TASK STATEMENT: Would you print the material exactly, starting at its first line and ending at the line holding "between neighbouring pieces"?

RECORD SET:
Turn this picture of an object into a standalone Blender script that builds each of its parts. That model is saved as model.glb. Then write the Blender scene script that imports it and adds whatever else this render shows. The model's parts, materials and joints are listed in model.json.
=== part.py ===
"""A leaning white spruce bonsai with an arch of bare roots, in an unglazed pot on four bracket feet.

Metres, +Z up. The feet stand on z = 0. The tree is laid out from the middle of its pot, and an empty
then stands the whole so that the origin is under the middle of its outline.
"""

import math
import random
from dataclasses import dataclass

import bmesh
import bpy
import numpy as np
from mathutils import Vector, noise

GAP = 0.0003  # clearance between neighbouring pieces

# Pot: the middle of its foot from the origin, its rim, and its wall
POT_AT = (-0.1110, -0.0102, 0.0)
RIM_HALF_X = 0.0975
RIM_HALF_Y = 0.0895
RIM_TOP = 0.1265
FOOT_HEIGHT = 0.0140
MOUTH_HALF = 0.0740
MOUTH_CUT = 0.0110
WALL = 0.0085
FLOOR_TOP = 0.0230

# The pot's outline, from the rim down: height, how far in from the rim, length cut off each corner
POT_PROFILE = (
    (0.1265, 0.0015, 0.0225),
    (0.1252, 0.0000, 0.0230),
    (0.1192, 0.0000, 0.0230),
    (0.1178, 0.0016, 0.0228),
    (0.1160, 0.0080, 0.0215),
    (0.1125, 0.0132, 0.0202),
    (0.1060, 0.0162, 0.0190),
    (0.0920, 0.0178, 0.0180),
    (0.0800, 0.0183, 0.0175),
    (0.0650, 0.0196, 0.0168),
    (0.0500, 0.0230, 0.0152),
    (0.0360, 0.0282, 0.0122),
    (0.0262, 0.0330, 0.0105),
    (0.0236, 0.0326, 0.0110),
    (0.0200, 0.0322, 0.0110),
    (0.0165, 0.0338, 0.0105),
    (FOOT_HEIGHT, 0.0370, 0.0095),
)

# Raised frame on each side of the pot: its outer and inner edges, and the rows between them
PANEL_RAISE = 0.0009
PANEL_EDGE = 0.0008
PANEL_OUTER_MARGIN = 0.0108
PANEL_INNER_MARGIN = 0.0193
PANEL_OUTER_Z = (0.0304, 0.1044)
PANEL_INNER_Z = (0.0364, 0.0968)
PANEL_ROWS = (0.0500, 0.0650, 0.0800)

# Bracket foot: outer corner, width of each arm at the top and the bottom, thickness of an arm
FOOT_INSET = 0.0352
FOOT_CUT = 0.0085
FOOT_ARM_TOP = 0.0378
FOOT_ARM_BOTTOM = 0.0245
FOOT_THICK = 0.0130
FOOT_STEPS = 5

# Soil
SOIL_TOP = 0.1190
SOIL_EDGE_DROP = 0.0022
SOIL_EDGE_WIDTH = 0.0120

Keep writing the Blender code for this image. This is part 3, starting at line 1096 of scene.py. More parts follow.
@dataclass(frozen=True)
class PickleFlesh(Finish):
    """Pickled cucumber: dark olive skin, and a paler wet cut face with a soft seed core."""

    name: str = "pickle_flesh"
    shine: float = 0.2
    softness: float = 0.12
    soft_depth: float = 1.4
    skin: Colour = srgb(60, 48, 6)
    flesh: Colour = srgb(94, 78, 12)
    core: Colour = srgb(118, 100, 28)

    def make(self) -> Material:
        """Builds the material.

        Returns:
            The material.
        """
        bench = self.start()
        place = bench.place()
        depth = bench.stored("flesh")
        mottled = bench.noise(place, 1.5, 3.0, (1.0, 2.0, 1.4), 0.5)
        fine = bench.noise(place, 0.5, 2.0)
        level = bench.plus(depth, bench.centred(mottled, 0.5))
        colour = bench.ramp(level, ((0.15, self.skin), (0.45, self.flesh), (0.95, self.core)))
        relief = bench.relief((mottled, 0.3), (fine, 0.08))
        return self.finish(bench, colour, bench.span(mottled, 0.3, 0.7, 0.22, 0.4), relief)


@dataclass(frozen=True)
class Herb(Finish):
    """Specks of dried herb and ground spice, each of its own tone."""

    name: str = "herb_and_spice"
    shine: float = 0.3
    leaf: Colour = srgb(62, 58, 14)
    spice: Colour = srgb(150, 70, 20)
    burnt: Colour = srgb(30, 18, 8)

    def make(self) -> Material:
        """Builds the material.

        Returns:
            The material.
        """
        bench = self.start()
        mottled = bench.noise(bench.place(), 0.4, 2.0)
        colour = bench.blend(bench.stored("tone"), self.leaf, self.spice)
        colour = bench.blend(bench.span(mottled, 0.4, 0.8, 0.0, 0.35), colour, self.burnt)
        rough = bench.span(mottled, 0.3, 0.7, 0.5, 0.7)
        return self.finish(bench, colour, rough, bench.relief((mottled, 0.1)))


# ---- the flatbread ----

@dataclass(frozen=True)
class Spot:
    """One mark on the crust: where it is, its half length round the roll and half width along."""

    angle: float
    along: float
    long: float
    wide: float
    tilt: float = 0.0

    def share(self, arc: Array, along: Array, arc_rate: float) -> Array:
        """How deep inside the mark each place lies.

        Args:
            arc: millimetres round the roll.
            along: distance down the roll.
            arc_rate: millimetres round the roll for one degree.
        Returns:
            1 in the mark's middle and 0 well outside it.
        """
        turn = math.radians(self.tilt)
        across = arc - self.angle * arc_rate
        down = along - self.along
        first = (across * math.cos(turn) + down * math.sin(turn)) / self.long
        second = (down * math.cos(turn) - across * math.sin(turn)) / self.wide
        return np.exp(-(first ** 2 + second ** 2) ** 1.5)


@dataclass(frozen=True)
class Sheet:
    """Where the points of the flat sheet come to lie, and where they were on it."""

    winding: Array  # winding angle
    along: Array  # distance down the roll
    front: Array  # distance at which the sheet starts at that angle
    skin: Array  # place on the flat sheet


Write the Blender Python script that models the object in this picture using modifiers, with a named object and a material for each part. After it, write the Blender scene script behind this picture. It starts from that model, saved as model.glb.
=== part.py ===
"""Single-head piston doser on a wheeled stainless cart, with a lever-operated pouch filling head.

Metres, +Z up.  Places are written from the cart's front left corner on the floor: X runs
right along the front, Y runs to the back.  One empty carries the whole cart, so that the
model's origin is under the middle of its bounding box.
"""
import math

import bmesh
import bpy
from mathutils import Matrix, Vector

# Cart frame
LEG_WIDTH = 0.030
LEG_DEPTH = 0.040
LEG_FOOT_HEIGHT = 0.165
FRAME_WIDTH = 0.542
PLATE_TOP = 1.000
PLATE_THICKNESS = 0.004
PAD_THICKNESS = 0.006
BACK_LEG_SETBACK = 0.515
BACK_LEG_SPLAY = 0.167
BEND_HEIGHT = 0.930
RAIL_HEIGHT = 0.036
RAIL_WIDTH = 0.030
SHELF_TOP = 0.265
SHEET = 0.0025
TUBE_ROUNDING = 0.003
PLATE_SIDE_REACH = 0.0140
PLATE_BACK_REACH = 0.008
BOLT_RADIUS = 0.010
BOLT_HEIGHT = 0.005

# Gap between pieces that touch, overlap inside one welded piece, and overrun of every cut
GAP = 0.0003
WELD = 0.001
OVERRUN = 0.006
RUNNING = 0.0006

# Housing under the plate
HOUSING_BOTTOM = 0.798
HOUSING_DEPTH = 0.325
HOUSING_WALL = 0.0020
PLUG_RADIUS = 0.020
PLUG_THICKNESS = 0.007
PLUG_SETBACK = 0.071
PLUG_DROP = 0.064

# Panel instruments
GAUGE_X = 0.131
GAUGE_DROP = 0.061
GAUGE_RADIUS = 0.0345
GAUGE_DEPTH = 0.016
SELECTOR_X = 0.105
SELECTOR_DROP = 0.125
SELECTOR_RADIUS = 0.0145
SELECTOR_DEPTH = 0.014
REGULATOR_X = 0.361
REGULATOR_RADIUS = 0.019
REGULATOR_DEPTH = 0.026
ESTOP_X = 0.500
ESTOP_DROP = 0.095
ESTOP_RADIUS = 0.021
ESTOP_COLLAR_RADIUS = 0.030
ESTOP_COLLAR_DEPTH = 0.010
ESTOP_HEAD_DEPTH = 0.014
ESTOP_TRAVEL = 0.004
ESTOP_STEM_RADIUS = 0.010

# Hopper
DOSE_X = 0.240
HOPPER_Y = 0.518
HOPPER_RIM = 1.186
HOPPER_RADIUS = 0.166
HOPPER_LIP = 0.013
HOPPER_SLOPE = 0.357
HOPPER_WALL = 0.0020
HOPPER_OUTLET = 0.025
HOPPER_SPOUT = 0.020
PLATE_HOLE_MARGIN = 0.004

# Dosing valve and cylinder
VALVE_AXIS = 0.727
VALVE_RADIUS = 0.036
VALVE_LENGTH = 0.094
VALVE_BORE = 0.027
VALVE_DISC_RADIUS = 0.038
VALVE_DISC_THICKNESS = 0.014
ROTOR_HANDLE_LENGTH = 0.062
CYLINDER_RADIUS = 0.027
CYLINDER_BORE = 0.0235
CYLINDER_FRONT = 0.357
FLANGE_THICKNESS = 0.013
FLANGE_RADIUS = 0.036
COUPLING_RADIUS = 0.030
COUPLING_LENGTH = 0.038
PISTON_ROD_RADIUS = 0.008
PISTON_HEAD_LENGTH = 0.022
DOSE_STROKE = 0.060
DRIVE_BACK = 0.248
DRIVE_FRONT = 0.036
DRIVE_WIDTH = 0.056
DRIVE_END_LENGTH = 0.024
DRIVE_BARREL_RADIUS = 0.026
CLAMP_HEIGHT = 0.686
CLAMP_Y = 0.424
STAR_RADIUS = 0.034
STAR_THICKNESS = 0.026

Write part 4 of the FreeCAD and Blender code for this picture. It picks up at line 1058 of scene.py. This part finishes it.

EXPECTED OUTPUT:
Turn this picture of an object into a standalone Blender script that builds each of its parts. That model is saved as model.glb. Then write the Blender scene script that imports it and adds whatever else this render shows. The model's parts, materials and joints are listed in model.json.
=== part.py ===
"""A leaning white spruce bonsai with an arch of bare roots, in an unglazed pot on four bracket feet.

Metres, +Z up. The feet stand on z = 0. The tree is laid out from the middle of its pot, and an empty
then stands the whole so that the origin is under the middle of its outline.
"""

import math
import random
from dataclasses import dataclass

import bmesh
import bpy
import numpy as np
from mathutils import Vector, noise

GAP = 0.0003  # clearance between neighbouring pieces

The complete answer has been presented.